Despite their early wins, unions “should not be too confident, especially about the chances in the Supreme Court—if it agrees to hear the cases,” said William Baude, a law professor at the University of Chicago.
There also were lawsuits in the works before Janus that challenged unions’ power to act as exclusive bargaining agent for Medicaid-subsidized care providers. Janus further fueled those claims that nonunion workers shouldn’t have to accept a union speaking for them. It also sparked lawsuits aiming to undo exclusive representation in the public sector.
Rolling back exclusive representation would put labor-management relations in new territory, potentially undermining employers’ duty to bargain with unions even as it could spark negotiations with multiple unions or individual workers.
Thus far, courts have turned aside cases making those arguments, invoking the high court’s Supreme Court’s 1984 ruling in Minnesota State Board for Community Colleges v. Knight, which allows states to designate unions to serve as workers’ exclusive bargaining representatives.

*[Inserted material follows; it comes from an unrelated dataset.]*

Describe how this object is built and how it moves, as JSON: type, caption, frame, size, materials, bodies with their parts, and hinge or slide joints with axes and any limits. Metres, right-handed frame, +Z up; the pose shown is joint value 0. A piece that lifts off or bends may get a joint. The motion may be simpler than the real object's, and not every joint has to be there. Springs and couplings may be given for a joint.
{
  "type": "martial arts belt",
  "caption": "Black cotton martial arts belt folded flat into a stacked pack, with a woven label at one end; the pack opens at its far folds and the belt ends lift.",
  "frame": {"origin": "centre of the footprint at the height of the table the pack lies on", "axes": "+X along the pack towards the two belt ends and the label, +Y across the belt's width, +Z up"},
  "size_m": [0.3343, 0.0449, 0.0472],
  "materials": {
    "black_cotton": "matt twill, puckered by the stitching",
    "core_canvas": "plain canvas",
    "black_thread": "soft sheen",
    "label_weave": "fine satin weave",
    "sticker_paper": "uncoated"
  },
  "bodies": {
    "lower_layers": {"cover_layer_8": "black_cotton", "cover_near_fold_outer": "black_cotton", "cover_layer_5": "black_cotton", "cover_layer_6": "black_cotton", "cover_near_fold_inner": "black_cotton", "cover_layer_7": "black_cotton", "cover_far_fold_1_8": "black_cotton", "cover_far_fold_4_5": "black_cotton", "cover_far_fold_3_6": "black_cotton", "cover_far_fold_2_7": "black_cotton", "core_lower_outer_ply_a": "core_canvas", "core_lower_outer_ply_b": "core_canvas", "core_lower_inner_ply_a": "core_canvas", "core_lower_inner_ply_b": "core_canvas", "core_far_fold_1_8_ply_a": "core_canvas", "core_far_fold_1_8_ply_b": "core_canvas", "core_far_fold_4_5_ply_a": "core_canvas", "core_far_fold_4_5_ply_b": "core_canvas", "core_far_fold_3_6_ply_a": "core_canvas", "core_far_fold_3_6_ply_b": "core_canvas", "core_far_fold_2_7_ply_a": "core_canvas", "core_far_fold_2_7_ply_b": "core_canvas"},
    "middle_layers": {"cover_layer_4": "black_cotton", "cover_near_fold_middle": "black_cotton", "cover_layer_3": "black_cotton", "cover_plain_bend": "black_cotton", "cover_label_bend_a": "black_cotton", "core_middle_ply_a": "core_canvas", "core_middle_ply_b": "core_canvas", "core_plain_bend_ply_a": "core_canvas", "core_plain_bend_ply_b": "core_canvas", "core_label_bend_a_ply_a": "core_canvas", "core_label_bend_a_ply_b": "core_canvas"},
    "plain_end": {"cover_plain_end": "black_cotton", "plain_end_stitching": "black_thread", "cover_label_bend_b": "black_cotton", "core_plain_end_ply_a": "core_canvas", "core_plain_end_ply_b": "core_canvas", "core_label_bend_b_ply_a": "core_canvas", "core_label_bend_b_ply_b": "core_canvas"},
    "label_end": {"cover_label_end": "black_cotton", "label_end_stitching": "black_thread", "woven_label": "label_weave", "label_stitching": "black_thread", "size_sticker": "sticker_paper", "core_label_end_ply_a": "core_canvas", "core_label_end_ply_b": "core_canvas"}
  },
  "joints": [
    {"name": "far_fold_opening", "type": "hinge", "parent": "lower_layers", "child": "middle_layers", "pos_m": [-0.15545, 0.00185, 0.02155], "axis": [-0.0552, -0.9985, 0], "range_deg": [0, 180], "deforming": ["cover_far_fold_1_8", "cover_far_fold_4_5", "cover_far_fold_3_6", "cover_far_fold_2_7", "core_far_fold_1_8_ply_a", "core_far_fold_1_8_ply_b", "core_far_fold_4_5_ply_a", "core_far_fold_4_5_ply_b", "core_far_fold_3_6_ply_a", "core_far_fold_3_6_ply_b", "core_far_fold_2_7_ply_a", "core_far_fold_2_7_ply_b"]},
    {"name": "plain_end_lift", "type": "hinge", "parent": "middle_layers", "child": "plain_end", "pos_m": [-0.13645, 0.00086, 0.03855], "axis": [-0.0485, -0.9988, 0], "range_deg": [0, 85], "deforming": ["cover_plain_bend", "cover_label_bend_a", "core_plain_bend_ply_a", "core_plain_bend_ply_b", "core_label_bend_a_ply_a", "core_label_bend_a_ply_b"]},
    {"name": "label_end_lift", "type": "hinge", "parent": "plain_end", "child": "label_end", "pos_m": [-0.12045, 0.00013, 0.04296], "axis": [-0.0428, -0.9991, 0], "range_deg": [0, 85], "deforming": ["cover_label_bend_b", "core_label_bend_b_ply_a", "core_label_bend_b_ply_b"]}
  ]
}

The Supreme Court rejected two petitions this spring asking the court to reconsider its Knight ruling. But the court has a third petition that tees up the issue in a case involving care providers. The justices considered that petition in its private conference last week, but they haven’t announced what it will do with the case.
“Until they act on that petition, we won’t know whether there are the votes on the court to go further than what it did in Janus,” said Catherine Fisk, law professor at the University of California-Berkeley.
The high court could find itself with a “line-drawing problem” if it does go further, Fisk said. Striking down exclusive representation for care workers may open the door to eliminating it for public and private sector workers in later cases, she said.
Dues Payments, Right to Work
Lawsuits challenging restrictions on when former union members can stop paying dues make up a third major tranche of lawsuits that followed the Janus decision.
These cases claim the First Amendment prohibits restrictions unions have put on when former members can withdraw their authorization to pay dues, which often come in the form of particular time windows for such revocations.
Courts have rejected those claims so far, saying those workers signed contracts that included the terms for ceasing dues payments and Janus doesn’t let them out of those contractual obligations.
One case in which Janus played a role in a union defeat, however, was the Kentucky Supreme Court’s ruling upholding that state’s so-called right-to-work law, which prohibits from charging nonmembers mandatory agency fees.
Among the arguments that a coalition of unions made to challenge the law was that it forced them to provide services—such as handling grievances, and negotiating and administering contracts—without compensation, making it an unconstitutional taking.
The Janus decision “conclusively refutes” the unions taking claim by pointing out that they’re adequately compensated for providing services to nonmembers by the privileges that come with being designated as an exclusive bargaining representative, the Kentucky Supreme Court said.
A dissenting justice disagreed, saying Janus was irrelevant to the state’s right-to-work law because that ruling dealt with public sector workers only.